Presented by: Professor Frank Sanderson
Honorable Pro-Chancellor, I have pleasure in presenting Lord Oxburgh of Liverpool for the award of an Honorary Fellowship of Liverpool John Moores University.
Lord Oxburgh of Liverpool, internationally-renowned geologist and geophysicist, has made a telling impact not only in the academic world but also in industry and government, particularly in fields related to energy and the environment. His pre-eminence has been recognised with numerous prestigious appointments and high honours throughout his career. We are pleased to celebrate the achievements of this outstanding Liverpudlian.
Ernest Ronald Oxburgh was born in Liverpool in 1934. Choosing not to be evacuated, the family stayed in Liverpool throughout the War, and young Ron witnessed the great devastation caused by the regular air raids - on one occasion, picking his way through the rubble of his grandfather's printing works.
Like many other notable Liverpudlians such as Paul MacCartney and Peter Sissons, he attended Liverpool Institute on Mount Street where he excelled academically. Despite always wanting to be a scientist, he was prevailed upon by an extremely persuasive headmaster to read Classics at Oxford. Two years of Greek and Latin did not change his scientific aspirations, and he made enquiries about science-based courses. After considering Mechanical and Civil Engineering, he eventually switched to Geology and graduated with honours two years later.
Next he went to Princeton University to do his PhD with one of the world's leading geologists which he describes as one of the best decisions he ever made. Whilst there, his fiancé Ursula came over from England and they were married in Princeton University Chapel. Ursula is here today. On completing the PhD, Ron took up a temporary appointment teaching Geology and Geophysics at Oxford and stayed for the next 18 years.
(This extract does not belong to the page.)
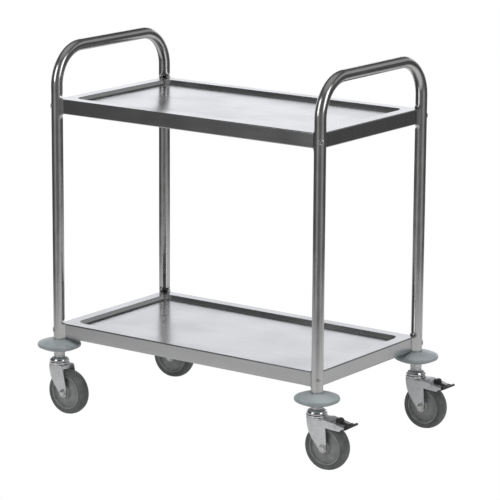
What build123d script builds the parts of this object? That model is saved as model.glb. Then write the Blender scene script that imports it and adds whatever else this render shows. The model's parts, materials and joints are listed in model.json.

During this time, he laid the foundations of a formidable academic career in which he has taught and researched at not only Oxford, but also Cambridge, Cornell, Stanford and California Institute of Technology.
During the 1980s he was Head of the Department of Earth Sciences and President of Queens' College Cambridge
From 1987 - 1993, he was Chief Scientific Adviser to the Ministry of Defence
From 1993 until his unretiring retirement in 2001, he was Rector of Imperial College.
His research and publications have largely focused on the thermal behaviour of the Earth's crust and his current interests are climate change, energy and water futures, and global development.
Climate change makes him ""very worried for the planet"", seeing little hope for the world unless carbon dioxide emissions are dealt with. These views, together with his commitment to corporate social responsibility made him an interesting appointment as chair of Shell in 2003. He strongly advocates tougher laws and taxes on using oil and gas so as to reduce CO² emissions into the atmosphere.
During his two years at Shell, he helped to formulate their strategy of gaining expertise in the various environmentally-friendly technologies, such as wave and tidal power, that may play a role in meeting future energy needs. He stresses the importance of government leadership and action, acknowledging that oil and gas will not be displaced if everything is left to market forces. And he has spoken about the rapidly increasing energy needs of emerging countries such as India, Brazil and China, and the responsibility resting with the developed nations to help them embrace clean non-polluting technologies.
In his busy career, he has also been involved in charity work, most notably when he chaired the Science, Engineering, Technology and Mathematics Network to promote the subjects among young people. For many years, he regularly visited schools, acting as a science and engineering ambassador.
His expertise and pre-eminence in his field has been recognised in many ways
He is a fellow of the Royal Society
He is a fellow of the Royal Academy of Engineering and the US Academy of Sciences
He is an honorary professor at the University of Cambridge
Chairman of the board of trustees for the Natural History Museum, London.
He has chaired various government committees including one on the safety of British nuclear weapons
He was knighted for his services to science in 1991
He was appointed to the House of Lords in 1999 where he serves as an independent member
Until recently he was Chairman of the House of Lords Science and Technology Select Committee and
Chairman of Shell Transport and Trading until last year
Still actively involved in public life and an energetic member of the House of Lords, Ron gave up orienteering and marathon running when his knees refused to take the strain. Now revitalised with bionic knees, his physical recreation consists of mountain walking with Ursula whenever he gets the chance.
Lord Oxburgh is a man of many talents who has applied himself to his chosen field with great distinction. A reluctant classicist who went on to become one of the leading geophysicists of his generation, and a man who has made a telling impact not only in the academic world but in government and in industry. A man whose views on climate change and energy policy we ignore at our peril. He is a true polymath and we are proud to honour him today.
Thus I have pleasure in presenting Lord Oxburgh of Liverpool in the County of Merseyside, this most distinguished son of our region, for admission to our highest honour of Fellow of Liverpool John Moores University.